KIM IVES: Thank you very much. Good to be with you, Marc.

MARC STEINER: So let me open our conversation with this clip of what’s happening in the streets, as well as a statement from the president of Haiti, and we can take it from there.

SPEAKER: Down with Jovenel. We are going to burn the country down if he does not step down.

SPEAKER: We need a new government; a government that cares about the youth. We are tired of the current system.

JOVENEL MOISE: We went to elections. A part of the population voted. I am president. I am ready to speak to all my brothers and sisters over the difficulties the country is facing. To my brothers and sisters in the opposition, the door is open so as to reach a solution.
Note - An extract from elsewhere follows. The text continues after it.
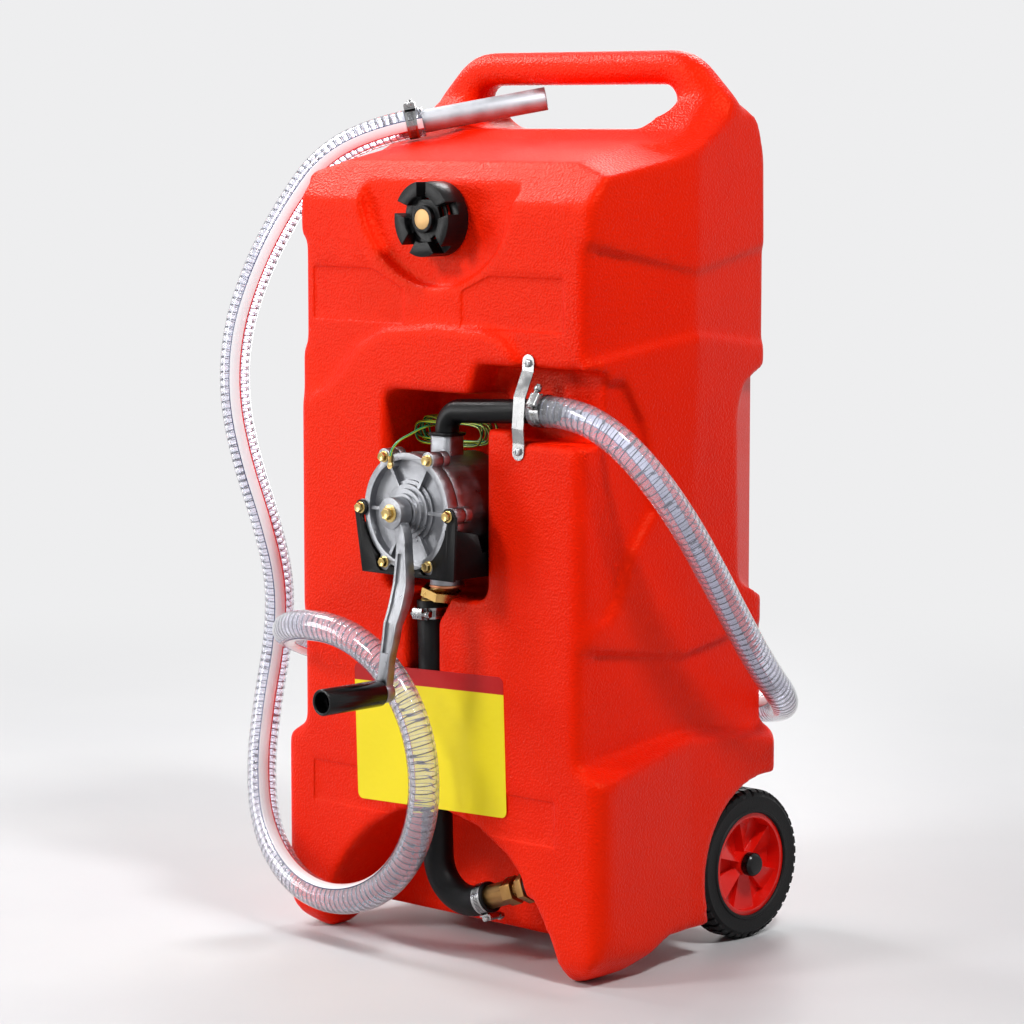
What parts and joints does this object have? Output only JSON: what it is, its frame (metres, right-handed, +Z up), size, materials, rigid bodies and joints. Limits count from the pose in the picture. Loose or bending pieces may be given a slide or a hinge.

MARC STEINER: So I guess the question–let’s just start here. Talk about the reality of what people just saw is. I mean, who is Moise? How did he become president? How does that play into what we’re seeing now, and why the anger is so deep in the street?

KIM IVES: Well, Jovenel Moise was indicted when he came into office. When he ran for office he was indicted by the Corruption Unit, which found evidence that he was laundering millions of dollars. Now, where did that money come from? Most likely Petrocaribe. We haven’t had a real forensic analysis of it yet, but it’s probably not drug trafficking or kidnapping, which are the other two sort of sectors of [inaudible] and Duvalier’s group he’s connected with. But the Petrocaribe money was just a huge cash cow for them.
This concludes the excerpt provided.